Katherine Anderson has given invited lectures at the National Museum of Language and the University of Washington, as well as conference papers for Victorians Institute and the Victorian Interdisciplinary Studies Association of the Western United States. She is completing her first monograph, Twisted Words: Torture and Liberalism in Imperial Britain, which is now under contract with The Ohio State University Press. In her teaching, she developed three new courses, creating two different versions of “Victorian Sexualities” for ENG 320: The Long Nineteenth Century and ENG 560: Studies in British Literature, respectively, and “The Rise of the Monster” for ENG 215: British Literature.
Allison Giffen
This past year Allison Giffen has been developing a digital humanities project, co-edited with Lucia Hodgson. In fall 2019 they were pleased to launch their website Critical Childhood Studies: A Long 19C Digital Humanities Project.

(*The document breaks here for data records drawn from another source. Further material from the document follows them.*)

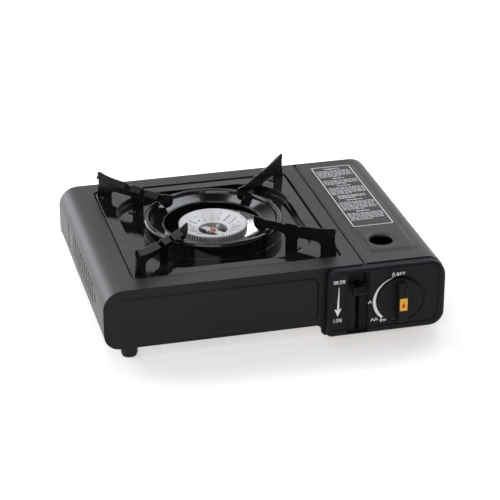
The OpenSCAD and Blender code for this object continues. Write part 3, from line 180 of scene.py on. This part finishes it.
def cast_metal(name, color, dark, grit=900.0, rough=(0.34, 0.55), depth=0.00009):
    p = Paint(name, color, 0.45, 1.0)
    skin = p.noise(grit, 4, 0.7)
    cloud = p.noise(70, 3)
    p.mottle(p.math("MULTIPLY", p.ramp(cloud, (0.35, 0.0), (0.75, 1.0)), 0.7), dark)
    p.vary_rough(skin, *rough)
    p.surface(skin, depth, 0.5, 0.0005)
    return p.mat


PORT_BACK, PORT_MOUTH = 0.0304, 0.0348    # radii between which the flame ports are painted dark as shade
PORT_TOP = 0.0015                         # how far below the cap's top the painted shade in the ports ends


def turned_burner(centre, top):
    """Bright aluminium with the fine circles of the lathe around the burner's axis, and painted shade darkening
    the slots of its flame ports.
    """
    p = Paint("burner_alloy", (0.58, 0.58, 0.58), 0.5, 0.5)
    local = p.stretched((1, 1, 1), centre)
    flat = p.node("ShaderNodeVectorMath", {0: local, 1: (1, 1, 0)}, operation="MULTIPLY").outputs[0]
    radius = p.node("ShaderNodeVectorMath", {0: flat}, operation="LENGTH").outputs["Value"]
    rings = p.node("ShaderNodeTexNoise", {"W": radius, "Scale": 2600.0, "Detail": 3.0}, noise_dimensions="1D")
    lathe = rings.outputs["Fac"]
    grit = p.noise(1300, 3, 0.6)
    both = p.math("ADD", p.math("MULTIPLY", lathe, 0.6), p.math("MULTIPLY", grit, 0.5))
    worn = p.math("MULTIPLY", p.ramp(p.noise(60, 4), (0.45, 0.0), (0.8, 0.5)), 0.35)
    height = p.node("ShaderNodeSeparateXYZ", {0: p.coords}).outputs["Z"]
    # painted shade: the flame port slots between these radii and below the top run to near black
    past_back = p.math("GREATER_THAN", radius, PORT_BACK)
    behind = p.math("MULTIPLY", past_back, p.math("LESS_THAN", radius, PORT_MOUTH))
    soot_and_shade = p.math("MULTIPLY", behind, p.math("LESS_THAN", height, top - PORT_TOP))
    p.mottle(p.math("MAXIMUM", worn, p.math("MULTIPLY", soot_and_shade, 0.96)), (0.02, 0.02, 0.02))
    p.vary_rough(both, 0.42, 0.62)
    p.surface(both, 0.00005, 0.4, 0.0004)
    return p.mat


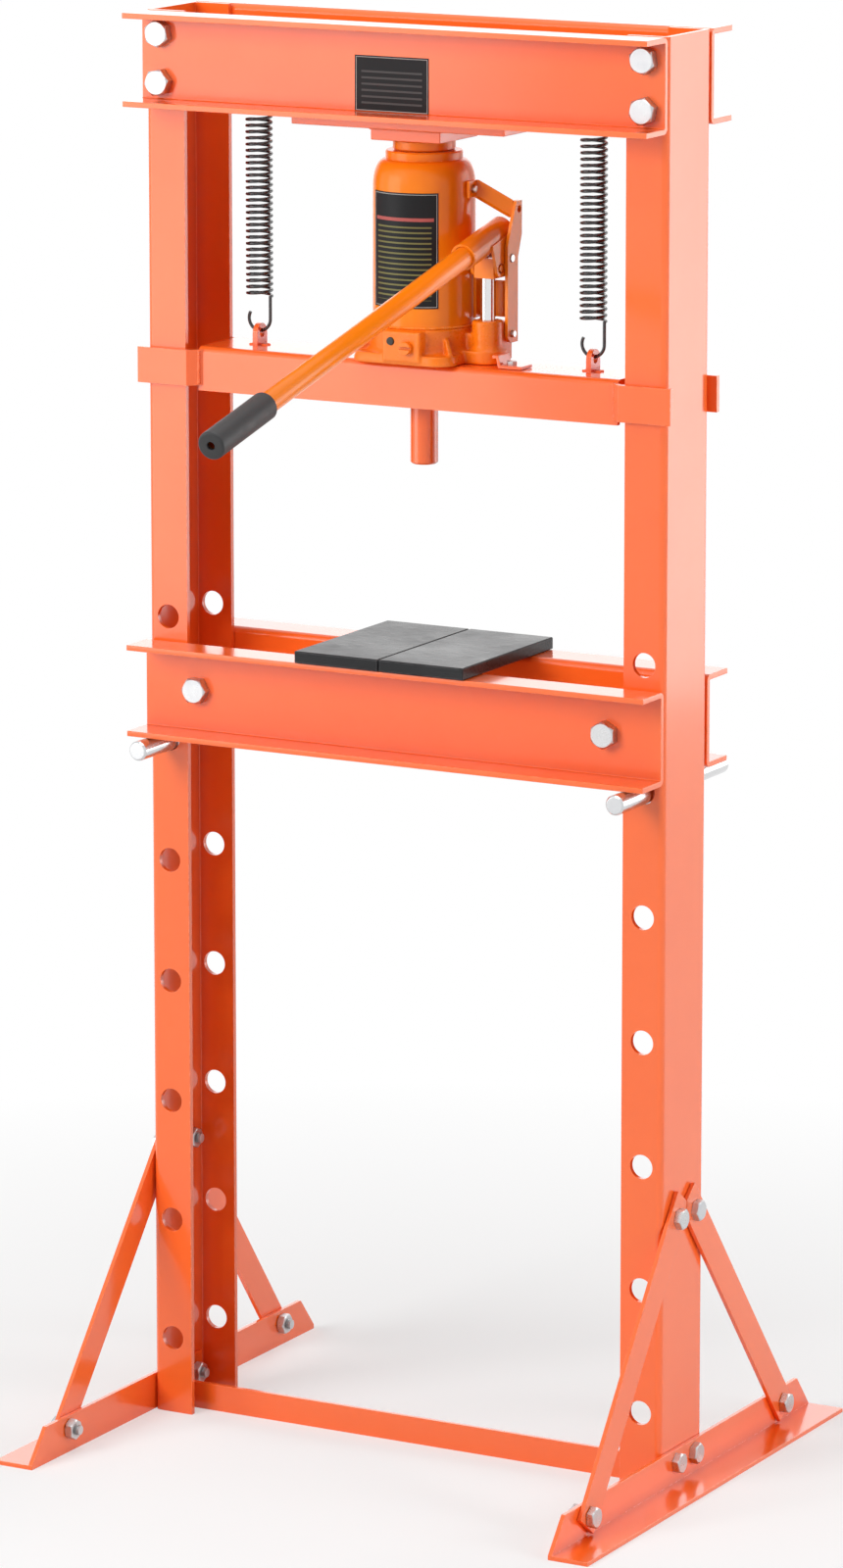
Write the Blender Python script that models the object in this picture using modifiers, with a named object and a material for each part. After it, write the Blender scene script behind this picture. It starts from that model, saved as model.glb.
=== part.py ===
# Hydraulic shop press with a bottle jack, in metres, +Z up.
# The origin is on the floor midway between the uprights: +X is to the right of someone facing the
# press, and the front is at -Y, where the pump handle points.

import math

import bmesh
import bpy
from mathutils import Matrix, Vector

# Frame
frame_height = 1.300
frame_width = 0.524  # over the outer faces of the uprights
channel_depth = 0.084  # web width of every channel
channel_flange = 0.040
channel_wall = 0.005
channel_bend = 0.006  # outer bend radius
seat_gap = 0.0003  # between faces that rest on each other
hole_clearance = 0.0005  # on the radius, round a bolt or a pin
cut_past = 0.010  # how far a cutter runs past what it cuts

# Holes in the uprights for the bed pins
pin_hole_diameter = 0.022
pin_hole_inset = 0.020  # from the upright's outer face
pin_hole_pitch = 0.113
first_pin_hole_height = 0.071
pin_hole_count = 7
bed_hole_index = 5  # the hole that holds the bed, counted from 0

# Top beams, head plate and head block
large_bolt_diameter = 0.014
large_bolt_flats = 0.022
large_bolt_head = 0.009
large_nut_height = 0.011
large_bolt_tail = 0.005  # of thread past the nut
top_bolt_inset = 0.019
top_bolt_spacing = 0.044
head_plate_length = 0.214
head_plate_overlap = 0.008  # of its edges under each top beam
head_plate_thickness = 0.0095
head_block_length = 0.070
head_block_depth = 0.070
head_block_thickness = 0.0115

# Feet, braces and base crossbar
foot_length = 0.512
foot_width = 0.039
foot_rise = 0.034
foot_wall = 0.004
foot_chamfer = 0.025
brace_width = 0.030
brace_low_end = 0.010  # past its bolt
brace_high_end = 0.020
brace_meeting_gap = 0.0012  # between the two braces' mitred tops
brace_thickness = 0.004
brace_slack = 0.0008  # under a bolt head, for the brace's lean
small_bolt_diameter = 0.010
small_bolt_flats = 0.017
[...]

This website is committed to gathering and nurturing the growing community of Critical Childhood scholars. It offers several moderated blogs that offer and review new work by scholars in the field. This year, along with her co-editor, she has proposed and moderated panels, roundtables, and special sessions at the major conferences in the field: an MLA 2020 roundtable “Critical Childhood Studies and Intersectionality: The State of the Field”; a special session at C19: The Society of Nineteenth-Century Americanists, titled “Critical Childhood Studies and Disability: Charting Confluences” in which she was to deliver a paper “‘one yeah older’: Narratives of Failed Development and the Figure of the Black Boy in Saint Nicholas Magazine.” (postponed until fall 2020); and forthcoming in Fall, they proposed and will moderate a special seminar session at the American Studies Association titled “Caught in Time: Black Boyhood Criminalization and Revolt.”
Allison Giffen
Allison Giffen recently co-edited the collection Saving the World: Girlhood and Evangelicalism in Nineteenth-Century Literature. This year she is on professional leave researching her new book on childhood and disability in nineteenth-century US popular literature. She is also collaborating on a digital humanities project in Critical Childhood Studies, that includes a website titled the Critical Childhood Studies Forum, funded through the Hatter award. In addition, she is developing a new upper-level seminar titled “Critical Childhood Studies” which will offer interrogations into representations of childhood in literature, the history and construction of childhood, and children as agents of cultural production. She received a summer grant from the Social Justice and Equity Committee to develop new curriculum in disability studies and is working on a new upper-level seminar in the English department, titled “Disability and Literature.”